◆ Given material ◆
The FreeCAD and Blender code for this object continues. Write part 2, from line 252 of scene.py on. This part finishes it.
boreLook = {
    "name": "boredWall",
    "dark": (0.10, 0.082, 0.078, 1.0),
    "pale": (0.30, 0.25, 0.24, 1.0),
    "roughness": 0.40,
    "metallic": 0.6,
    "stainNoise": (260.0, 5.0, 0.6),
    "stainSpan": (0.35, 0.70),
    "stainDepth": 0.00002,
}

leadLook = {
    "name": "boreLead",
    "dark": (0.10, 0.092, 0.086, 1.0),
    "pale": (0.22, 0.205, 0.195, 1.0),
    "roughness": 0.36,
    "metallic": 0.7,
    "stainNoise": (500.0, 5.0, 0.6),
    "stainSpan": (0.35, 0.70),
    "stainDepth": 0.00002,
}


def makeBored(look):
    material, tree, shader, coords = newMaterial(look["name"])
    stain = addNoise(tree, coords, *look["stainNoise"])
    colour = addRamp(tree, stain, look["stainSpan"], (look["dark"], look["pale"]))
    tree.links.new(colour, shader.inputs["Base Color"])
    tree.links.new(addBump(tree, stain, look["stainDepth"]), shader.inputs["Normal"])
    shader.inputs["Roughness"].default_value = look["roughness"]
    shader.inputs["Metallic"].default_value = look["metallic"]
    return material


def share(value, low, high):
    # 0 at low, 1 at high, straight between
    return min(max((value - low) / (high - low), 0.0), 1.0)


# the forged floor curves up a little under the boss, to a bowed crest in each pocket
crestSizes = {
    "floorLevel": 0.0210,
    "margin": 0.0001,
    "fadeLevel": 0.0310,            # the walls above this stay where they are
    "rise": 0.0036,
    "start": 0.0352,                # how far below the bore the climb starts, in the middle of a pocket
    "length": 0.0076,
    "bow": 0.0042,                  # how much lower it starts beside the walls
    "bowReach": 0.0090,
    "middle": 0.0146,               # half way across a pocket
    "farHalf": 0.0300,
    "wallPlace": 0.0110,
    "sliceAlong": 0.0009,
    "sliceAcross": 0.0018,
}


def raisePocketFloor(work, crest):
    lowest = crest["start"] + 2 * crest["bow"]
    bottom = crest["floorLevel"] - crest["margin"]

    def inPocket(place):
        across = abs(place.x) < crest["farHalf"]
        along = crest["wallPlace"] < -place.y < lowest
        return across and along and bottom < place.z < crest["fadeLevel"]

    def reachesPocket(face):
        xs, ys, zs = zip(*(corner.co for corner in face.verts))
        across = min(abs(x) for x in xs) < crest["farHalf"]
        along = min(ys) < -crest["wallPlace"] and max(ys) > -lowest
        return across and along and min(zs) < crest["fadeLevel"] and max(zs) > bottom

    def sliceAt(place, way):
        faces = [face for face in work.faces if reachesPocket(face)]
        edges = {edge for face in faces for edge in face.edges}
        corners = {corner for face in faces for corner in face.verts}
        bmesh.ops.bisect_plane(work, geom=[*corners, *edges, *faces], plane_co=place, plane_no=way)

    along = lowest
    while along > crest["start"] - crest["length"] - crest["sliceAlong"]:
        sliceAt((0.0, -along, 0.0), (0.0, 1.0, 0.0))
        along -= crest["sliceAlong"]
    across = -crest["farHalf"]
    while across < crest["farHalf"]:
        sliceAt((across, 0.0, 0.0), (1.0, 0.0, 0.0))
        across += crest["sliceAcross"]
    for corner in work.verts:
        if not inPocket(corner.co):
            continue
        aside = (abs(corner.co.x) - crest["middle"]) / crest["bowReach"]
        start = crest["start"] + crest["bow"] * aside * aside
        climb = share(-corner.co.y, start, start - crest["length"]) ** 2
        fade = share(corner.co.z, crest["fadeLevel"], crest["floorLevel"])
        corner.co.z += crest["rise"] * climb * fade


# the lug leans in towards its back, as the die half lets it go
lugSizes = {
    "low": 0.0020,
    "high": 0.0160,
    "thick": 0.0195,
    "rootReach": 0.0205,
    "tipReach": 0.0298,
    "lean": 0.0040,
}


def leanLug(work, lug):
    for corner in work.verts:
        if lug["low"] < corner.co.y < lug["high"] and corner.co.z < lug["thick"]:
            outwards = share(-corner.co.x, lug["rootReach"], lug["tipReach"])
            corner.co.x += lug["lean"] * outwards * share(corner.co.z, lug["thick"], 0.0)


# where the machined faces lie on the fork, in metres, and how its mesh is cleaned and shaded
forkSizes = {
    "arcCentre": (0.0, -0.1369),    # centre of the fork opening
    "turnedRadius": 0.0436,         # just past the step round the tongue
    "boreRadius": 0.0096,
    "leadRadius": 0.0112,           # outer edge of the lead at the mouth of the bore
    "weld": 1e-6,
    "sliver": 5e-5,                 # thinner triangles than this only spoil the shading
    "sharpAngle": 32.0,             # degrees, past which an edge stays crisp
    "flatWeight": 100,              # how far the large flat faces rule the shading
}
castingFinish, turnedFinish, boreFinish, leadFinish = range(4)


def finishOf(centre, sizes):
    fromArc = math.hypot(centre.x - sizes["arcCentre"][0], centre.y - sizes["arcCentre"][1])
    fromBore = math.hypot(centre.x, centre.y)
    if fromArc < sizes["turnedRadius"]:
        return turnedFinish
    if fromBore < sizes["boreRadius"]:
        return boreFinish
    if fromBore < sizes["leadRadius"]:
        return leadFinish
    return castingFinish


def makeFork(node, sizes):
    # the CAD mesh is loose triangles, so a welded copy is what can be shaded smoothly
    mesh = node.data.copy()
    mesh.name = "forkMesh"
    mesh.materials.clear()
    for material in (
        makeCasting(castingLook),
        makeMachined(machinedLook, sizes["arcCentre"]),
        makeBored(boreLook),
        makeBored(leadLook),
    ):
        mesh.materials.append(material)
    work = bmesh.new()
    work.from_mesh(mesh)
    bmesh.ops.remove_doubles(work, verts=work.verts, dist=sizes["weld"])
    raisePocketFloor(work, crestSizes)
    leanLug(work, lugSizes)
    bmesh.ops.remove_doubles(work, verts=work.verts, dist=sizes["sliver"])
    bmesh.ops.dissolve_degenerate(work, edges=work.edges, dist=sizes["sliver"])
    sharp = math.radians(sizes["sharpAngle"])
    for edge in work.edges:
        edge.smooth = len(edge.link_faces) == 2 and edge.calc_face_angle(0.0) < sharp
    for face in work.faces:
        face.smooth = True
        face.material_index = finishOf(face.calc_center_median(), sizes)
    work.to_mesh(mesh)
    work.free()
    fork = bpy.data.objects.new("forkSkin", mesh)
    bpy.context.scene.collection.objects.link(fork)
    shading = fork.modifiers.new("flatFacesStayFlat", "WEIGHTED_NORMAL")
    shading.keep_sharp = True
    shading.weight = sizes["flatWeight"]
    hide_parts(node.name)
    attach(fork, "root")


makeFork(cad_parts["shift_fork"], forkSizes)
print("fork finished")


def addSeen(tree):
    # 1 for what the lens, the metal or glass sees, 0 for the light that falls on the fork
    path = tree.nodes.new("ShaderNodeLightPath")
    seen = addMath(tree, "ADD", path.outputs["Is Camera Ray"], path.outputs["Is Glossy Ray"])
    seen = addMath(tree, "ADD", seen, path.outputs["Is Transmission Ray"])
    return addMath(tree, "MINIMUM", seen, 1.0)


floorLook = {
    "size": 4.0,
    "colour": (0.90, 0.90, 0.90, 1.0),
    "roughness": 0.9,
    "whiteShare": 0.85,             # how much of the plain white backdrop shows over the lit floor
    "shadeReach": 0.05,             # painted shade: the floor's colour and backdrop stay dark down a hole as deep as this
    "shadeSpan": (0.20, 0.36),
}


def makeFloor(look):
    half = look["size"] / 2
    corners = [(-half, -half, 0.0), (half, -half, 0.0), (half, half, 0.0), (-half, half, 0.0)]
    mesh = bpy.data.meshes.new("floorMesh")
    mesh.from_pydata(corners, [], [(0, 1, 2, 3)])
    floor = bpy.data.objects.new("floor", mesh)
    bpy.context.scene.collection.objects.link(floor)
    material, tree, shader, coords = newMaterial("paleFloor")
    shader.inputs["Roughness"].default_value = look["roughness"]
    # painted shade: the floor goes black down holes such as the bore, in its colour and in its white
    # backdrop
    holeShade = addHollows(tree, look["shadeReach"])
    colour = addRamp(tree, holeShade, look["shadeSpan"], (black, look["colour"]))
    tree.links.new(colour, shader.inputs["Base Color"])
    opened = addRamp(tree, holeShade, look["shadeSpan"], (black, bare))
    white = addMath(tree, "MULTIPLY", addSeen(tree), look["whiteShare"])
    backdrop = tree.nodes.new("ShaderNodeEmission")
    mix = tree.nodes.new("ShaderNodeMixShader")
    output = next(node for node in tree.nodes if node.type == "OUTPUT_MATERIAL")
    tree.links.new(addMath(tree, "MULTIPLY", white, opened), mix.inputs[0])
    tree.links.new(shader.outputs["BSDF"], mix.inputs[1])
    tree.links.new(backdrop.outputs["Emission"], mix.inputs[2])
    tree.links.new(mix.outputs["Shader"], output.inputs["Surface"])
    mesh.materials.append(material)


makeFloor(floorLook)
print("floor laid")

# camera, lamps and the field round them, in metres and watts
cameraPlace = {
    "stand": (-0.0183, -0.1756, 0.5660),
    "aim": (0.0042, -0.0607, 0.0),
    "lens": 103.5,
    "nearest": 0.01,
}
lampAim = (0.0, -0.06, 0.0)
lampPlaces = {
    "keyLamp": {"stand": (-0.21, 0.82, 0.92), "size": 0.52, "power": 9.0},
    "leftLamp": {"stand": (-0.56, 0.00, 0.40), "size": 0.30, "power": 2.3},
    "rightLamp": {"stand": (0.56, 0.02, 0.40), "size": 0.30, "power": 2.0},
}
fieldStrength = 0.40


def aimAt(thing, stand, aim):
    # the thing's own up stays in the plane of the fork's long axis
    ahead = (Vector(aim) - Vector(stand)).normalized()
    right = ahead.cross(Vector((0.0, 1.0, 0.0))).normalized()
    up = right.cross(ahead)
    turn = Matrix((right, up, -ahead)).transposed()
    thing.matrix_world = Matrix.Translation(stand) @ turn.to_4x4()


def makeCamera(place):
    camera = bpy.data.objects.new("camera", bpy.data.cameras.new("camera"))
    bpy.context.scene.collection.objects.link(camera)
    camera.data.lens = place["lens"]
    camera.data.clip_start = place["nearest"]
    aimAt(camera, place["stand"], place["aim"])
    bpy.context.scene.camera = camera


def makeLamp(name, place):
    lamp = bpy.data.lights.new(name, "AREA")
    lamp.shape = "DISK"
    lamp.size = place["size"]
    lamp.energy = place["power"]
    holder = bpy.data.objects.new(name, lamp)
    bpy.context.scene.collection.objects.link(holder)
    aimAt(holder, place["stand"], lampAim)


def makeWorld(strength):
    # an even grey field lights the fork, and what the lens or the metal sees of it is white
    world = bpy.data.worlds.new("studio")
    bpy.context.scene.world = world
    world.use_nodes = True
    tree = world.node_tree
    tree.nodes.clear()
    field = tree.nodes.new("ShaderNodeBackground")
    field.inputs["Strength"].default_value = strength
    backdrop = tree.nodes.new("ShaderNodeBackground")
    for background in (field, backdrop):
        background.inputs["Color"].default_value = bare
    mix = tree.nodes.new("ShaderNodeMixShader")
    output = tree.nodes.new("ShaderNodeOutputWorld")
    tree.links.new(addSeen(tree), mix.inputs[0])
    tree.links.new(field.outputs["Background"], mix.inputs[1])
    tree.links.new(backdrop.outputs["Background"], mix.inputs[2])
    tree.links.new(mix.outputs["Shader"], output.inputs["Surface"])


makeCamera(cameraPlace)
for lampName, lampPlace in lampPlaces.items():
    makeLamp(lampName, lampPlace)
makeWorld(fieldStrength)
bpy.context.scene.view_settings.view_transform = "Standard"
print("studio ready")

◆ Written task ◆
In the listing above, please print only the lines from the first one to the line where "return min(max((value - low)" appears, exactly as written, both of those lines included.

◆ Finished exercise ◆
The FreeCAD and Blender code for this object continues. Write part 2, from line 252 of scene.py on. This part finishes it.
boreLook = {
    "name": "boredWall",
    "dark": (0.10, 0.082, 0.078, 1.0),
    "pale": (0.30, 0.25, 0.24, 1.0),
    "roughness": 0.40,
    "metallic": 0.6,
    "stainNoise": (260.0, 5.0, 0.6),
    "stainSpan": (0.35, 0.70),
    "stainDepth": 0.00002,
}

leadLook = {
    "name": "boreLead",
    "dark": (0.10, 0.092, 0.086, 1.0),
    "pale": (0.22, 0.205, 0.195, 1.0),
    "roughness": 0.36,
    "metallic": 0.7,
    "stainNoise": (500.0, 5.0, 0.6),
    "stainSpan": (0.35, 0.70),
    "stainDepth": 0.00002,
}


def makeBored(look):
    material, tree, shader, coords = newMaterial(look["name"])
    stain = addNoise(tree, coords, *look["stainNoise"])
    colour = addRamp(tree, stain, look["stainSpan"], (look["dark"], look["pale"]))
    tree.links.new(colour, shader.inputs["Base Color"])
    tree.links.new(addBump(tree, stain, look["stainDepth"]), shader.inputs["Normal"])
    shader.inputs["Roughness"].default_value = look["roughness"]
    shader.inputs["Metallic"].default_value = look["metallic"]
    return material


def share(value, low, high):
    # 0 at low, 1 at high, straight between
    return min(max((value - low) / (high - low), 0.0), 1.0)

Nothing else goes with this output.